Du 7 au 12 décembre 1998, à nouveau, la photographie africaine s’exposait à Bamako, essentiellement au Palais de la Culture, à l’initiative du ministère malien de la Culture et d’Afrique en créations (Paris). Impressions de Daniel Kondor, journaliste ghanéen au Daily Graphic d’Accra.
Comme les deux précédentes éditions, cette biennale a vu la participation de photographes venus des quatre coins du continent, incluant cette année pour la première fois des représentants d’Afrique du Nord (Egypte, Tunisie, Maroc et Algérie).
Plus qu’une simple rencontre, cette 3ème édition nous a montré la diversité et la richesse de la vie culturelle, sociale et même politique de l’Afrique contemporaine. Cette année, la photographie ghanéenne était mise à l’honneur : des photographies sur les cérémonies de l’indépendance du Ghana (proposées par le Daily Graphic), des portraits pris dans les studios, des reportages sur les funérailles et la boxe…

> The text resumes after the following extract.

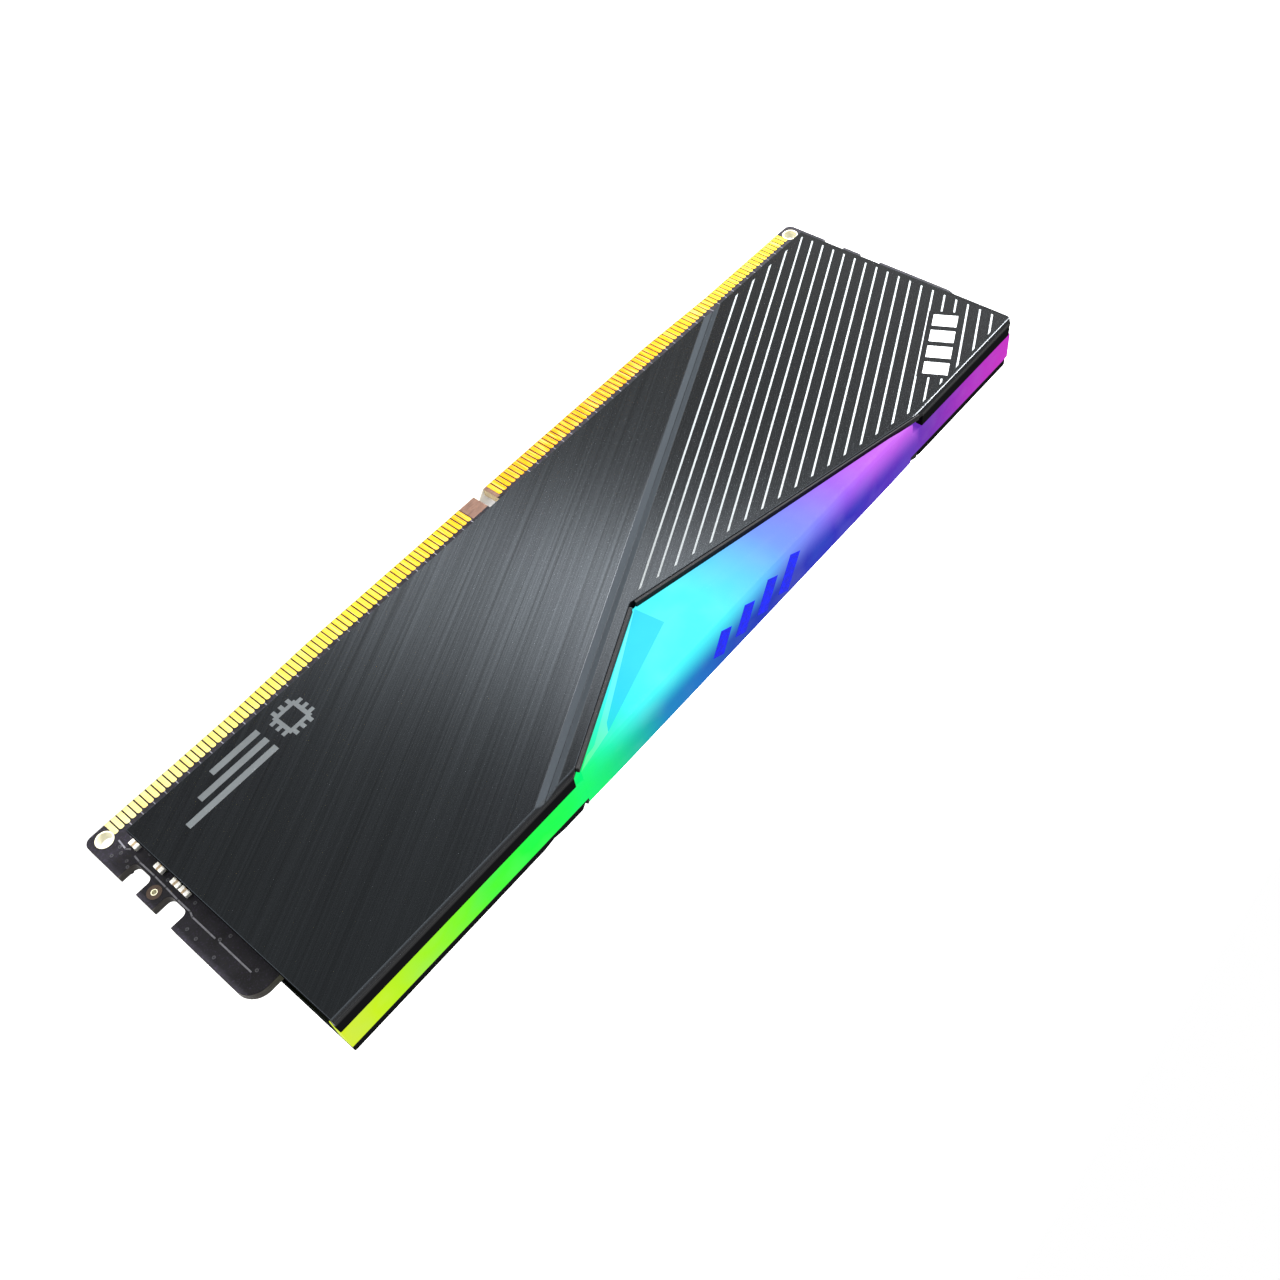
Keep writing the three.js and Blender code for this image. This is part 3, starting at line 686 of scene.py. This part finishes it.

Un ensemble de huit essais photographiques en noir et blanc (une commande de l’Institut Goethe d’Accra) souligne l’importance de la particularité des funérailles dans la société ghanéenne : la mort est le début d’une autre vie, dans l’au-delà, chez les ancêtres.
Le travail de Philip Kwame Apagya reflète, quant à lui, tous les rêves de richesse d’une communauté de pêcheurs dans l’ouest du Ghana. Pour attirer les clients dans son studio, il propose des fonds peints tout en couleurs représentant la vie dont rêvent les pêcheurs (des villas superbes, des voitures, tout le confort d’un intérieur moderne, avec réfrigérateur, télévision, magnétoscope…). Philip K. Agyapa ne se cache pas d’être avant tout un marchand d’illusions.
La richesse culturelle de l’Afrique nous est donnée à voir également à travers les photographies d’Emmanuel Daou. Ce jeune photographe malien de 38 ans nous présente l’univers rituel des Dafing, peuple se partageant entre le Mali et le Burkina Faso. Ce travail en noir et blanc montre les rites de passage, étapes par lesquelles les jeunes filles et garçons dafing pourront s’établir avec dignité dans leur société. Cette recherche photographique tente de traduire le langage des masques et des symboles qui accompagnent ces rites d’initiation.
Sur l’ensemble des travaux présentés lors de cette manifestation, revient souvent le même thème, universel, cher à tous les photographes : la recherche d’une identité. Si les photographies d’Hicham Labib (Egypte) nous font découvrir les Bishavy et les Ababda, deux tribus nomades non-arabes connues sous le nom de Béja, elles évoquent avant tout les problèmes auxquels sont confrontés ces peuples vivant à la frontière soudano-égyptienne, sur un territoire dont la position stratégique est source de conflit.
L’Afrique n’est pas toujours en guerre, comme en témoignent les photographies du Mozambicain Sergio Santimano, qui donnent une autre image du continent noir. Une image positive, loin des images courantes de violence et de faim. Cette exposition montre une nouvelle aspiration sociale, celle de la reconstruction et de la réconciliation au Mozambique. Les femmes et les enfants africains ne sont pas oubliés. Les expositions de Winnie Ogana, photo-journaliste kenyane, et de Cedric Nunn, photographe sud-africain, soulignent que malgré le développement apparent dans leurs deux pays respectifs, les femmes et les enfants continuent à vivre dans un autre monde, où tout espoir d’un futur meilleur est banni. Et il en va de même pour la plupart des populations rurales africaines.
Outre les expositions présentées au Grand Palais, se sont tenus au CCF plusieurs débats à l’intention des photographes. L’un d’eux portait sur les nouvelles technologies. La plupart des photographes africains n’ont pas encore accès au support numérique, principal moyen de diffusion des images aujourd’hui. Est-ce dû au prix coûteux du matériel informatique ou à un manque d’initiative de la part des photographes africains ?
Le festival de Bamako a vu enfin le lancement de deux ouvrages qui vont compter pour le patrimoine africain : une monographie sur le photographe malien Malick Sidibé (aux éditions Scalo) et l’Anthologie de la photographie africaine présentée par la Revue Noire (Paris).